The first example prints a list of the current module names and line numbers of up to 10 frames in separate lines. The second example prints semicolon-separated function names for all frames (up to 100) in inverse order:
print(profile.dumpstack(thread, "l\n", 10)) print(profile.dumpstack(thread, "lZ;", -100))
Low-level C API
The profiler can be controlled directly from C code, e.g. for use by IDEs. The declarations are in "luajit.h" (see Lua/C API extensions).
luaJIT_profile_start(L, mode, cb, data) — Start profiler
This function starts the profiler. See above for a description of the mode argument.
The cb argument is a callback function with the following declaration:
typedef void (*luaJIT_profile_callback)(void *data, lua_State *L, int samples, int vmstate);
data is available for use by the callback. L is the state that holds the stack to sample for profiling. Note: do not modify this stack or call functions on this stack — use a separate coroutine for this purpose.
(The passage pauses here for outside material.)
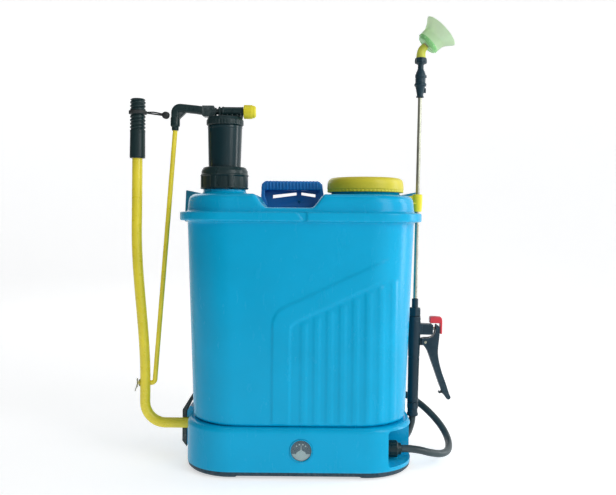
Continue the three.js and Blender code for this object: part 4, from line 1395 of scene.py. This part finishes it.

See above for a description of samples and vmstate.
luaJIT_profile_stop(L) — Stop profiler
This function stops the profiler.
p = luaJIT_profile_dumpstack(L, fmt, depth, len) — Dump stack
This function allows taking stack dumps in an efficient manner. See above for a description of fmt and depth.
This function returns a const char * pointing to a private string buffer of the profiler. The int *len argument returns the length of the output string. The buffer is overwritten on the next call and deallocated when the profiler stops. You either need to consume the content immediately or copy it for later use.